Each of us has a credit rating. It is based on our estimated ability to repay borrowed money and it depends on our income, our debt load and our track record in paying off loans taken out to buy everything from holidays to high-definition TV systems. Governments are no different. They have credit ratings too, and when they go the wrong way, they can break economies and lead to unpleasant outbursts from angry public employees on strike.
In the European Union, Greece is the equivalent of the free-spending consumer living beyond his means, and whose ability to repay big debts is at now risk, at least according to the credit rating agencies. Each of the three biggies - Fitch, Standard & Poor's, and Moody's - has downgraded Greece in recent weeks.
The latest came on Tuesday, when Moody's judged the Greek government's austerity plan insufficient to rein in soaring deficits, at least not in the short run. The latest Fitch downgrade, on Dec. 8, marked the first time in 10 years that a ratings agency put Greece below the desired A investment grade. Fitch's new triple-B-plus rating puts Greece uncomfortably close to junk status.
What now? What if Greece teeters on the edge of bankruptcy? After considerable debate, the EU has adopted a tough-love strategy for Greece - no bailout coming. That means the other ailing PIIGS (the acronym for Portugal, Italy, Ireland, Greece and Spain) won't get one either, though a disaster scenario might trigger an International Monetary Fund rescue mission.
The no-bailout approach - if it sticks - is a good thing even if it means Greece is lost in the wilderness of fiscal pain. An EU bailout of Greece or the other piggies wallowing in the muck of debt would be the equivalent of a reward for bad behaviour. Rather than protect Ireland and the EU's vulnerable southern flank, a bailout would do the opposite.
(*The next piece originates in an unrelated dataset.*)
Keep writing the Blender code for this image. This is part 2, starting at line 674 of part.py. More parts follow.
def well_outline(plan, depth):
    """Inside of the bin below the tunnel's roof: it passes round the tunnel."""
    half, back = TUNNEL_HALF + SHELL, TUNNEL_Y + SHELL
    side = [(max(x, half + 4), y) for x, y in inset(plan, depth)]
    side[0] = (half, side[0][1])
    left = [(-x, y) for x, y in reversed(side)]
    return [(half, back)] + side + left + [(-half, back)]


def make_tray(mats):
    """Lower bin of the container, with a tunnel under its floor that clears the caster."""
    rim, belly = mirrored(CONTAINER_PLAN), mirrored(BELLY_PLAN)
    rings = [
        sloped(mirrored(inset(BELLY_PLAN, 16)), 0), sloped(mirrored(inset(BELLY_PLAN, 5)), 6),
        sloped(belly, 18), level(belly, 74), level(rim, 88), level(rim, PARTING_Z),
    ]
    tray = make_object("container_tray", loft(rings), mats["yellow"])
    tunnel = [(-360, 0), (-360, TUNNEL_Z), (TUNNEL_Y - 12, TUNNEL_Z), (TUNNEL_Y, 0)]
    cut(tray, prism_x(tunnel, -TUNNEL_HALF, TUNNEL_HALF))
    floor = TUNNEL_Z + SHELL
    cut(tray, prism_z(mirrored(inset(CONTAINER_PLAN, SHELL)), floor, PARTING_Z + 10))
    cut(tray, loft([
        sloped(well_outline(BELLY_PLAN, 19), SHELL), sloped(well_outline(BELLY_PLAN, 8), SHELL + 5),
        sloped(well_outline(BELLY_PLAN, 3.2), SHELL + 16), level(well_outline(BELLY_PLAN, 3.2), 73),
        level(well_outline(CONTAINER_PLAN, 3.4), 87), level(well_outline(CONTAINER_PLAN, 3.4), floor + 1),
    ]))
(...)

Still, casting Greece adrift was no easy decision. A two-day EU summit in Brussels earlier this month pondered both the love and tough-love strategies. German Chancellor Angela Merkel, whose government can now claim ownership of the EU's safe-haven bonds, appeared to take pity. She said the 27-EU member states shared a "common responsibility" for Greece. She hinted that the countries in the "greatest difficulty" should receive help, for the sake of euro currency stability.
The debate goes well beyond the merits of country bailouts. There was a different debate early this year, during the thick of the financial crisis. That's when the interest rate spreads between the bonds of the high-debt, high-deficit countries (Ireland and Greece, for example) and the fiscally strong countries (Denmark and the Netherlands, among a few others), went from fairly narrow to gaping. Spreads of 100 basis points or less - 100 points equals one percentage point - suddenly widened to as much as 300 points.
The widening spreads triggered the inevitable finger pointing. Maybe the risk pricing isn't rational. Maybe Greece and the other PIIGS are being unfairly punished by the global bond markets' sadist traders.
At that point, Joaquin Almunia, the EU's commissioner for economic and monetary affairs, floated the idea of a common euro bond. It would replace the bonds of the individual governments - the EU has no equivalent of U.S. Treasuries. An EU superbond, arguably, would be less volatile that any of the national bonds. It would be highly liquid, making it a viable competitor to U.S. Treasuries.
It was a bad idea then and it's a bad idea now. Governments, like lazy office workers, naturally take the path of least resistance. An EU-wide bond would not impose fiscal discipline; it would allow the lax countries to get away with murder. In a note published on the Vox economists' site this week, author Ludger Schudnecht, an economics adviser to the European Central Bank, and his colleagues said a common bond would mean "a country could get away with low fiscal discipline without being punished with a higher cost of borrowing by financial markets."
The authors had a better idea. Governments should create fiscal cushions when economies are on a roll, all the better to soften the blow when the bad times come. Canada did this in the years before the financial crisis, by eliminating deficit spending and trimming debt. Spanish banks use a version of the same strategy. Regulations require them to build up their loan-loss provisions in good years so they can draw them down in bad. As a result, Santander and other big Spanish banks are performing well even though the Spanish economy is stuck somewhere between recession and depression.
In the meantime, Greece is going through hell. The socialist government of George Papandreou disclosed its 2009 budget deficit will be 12.7 per cent of gross domestic product, more than double the previously announced figure. The goal is to trim it to 9.1 per cent in 2010, which is still three times higher than the EU's economic stability rules allow. The government slapped its citizens with a 10-per-cent cut in social security spending, abolished bonuses at state banks and nailed the bonuses of private bankers with a 90 per cent tax. The pension system is to be overhauled and the wealthy are to bear more of the tax burden. Last week, Athens and other cities were hit with demonstrations and strikes protesting the austerity measures.
Greece could go either way. The EU estimates its national debt will rise to 125 per cent of GDP next year, the highest in the EU. Absent an economic turnaround, Greece could go bankrupt, require an IMF bailout or even be forced to drop the euro and go back to the old drachma, which could be devalued. For Greece, living the high life for years is coming at a high cost, as it should.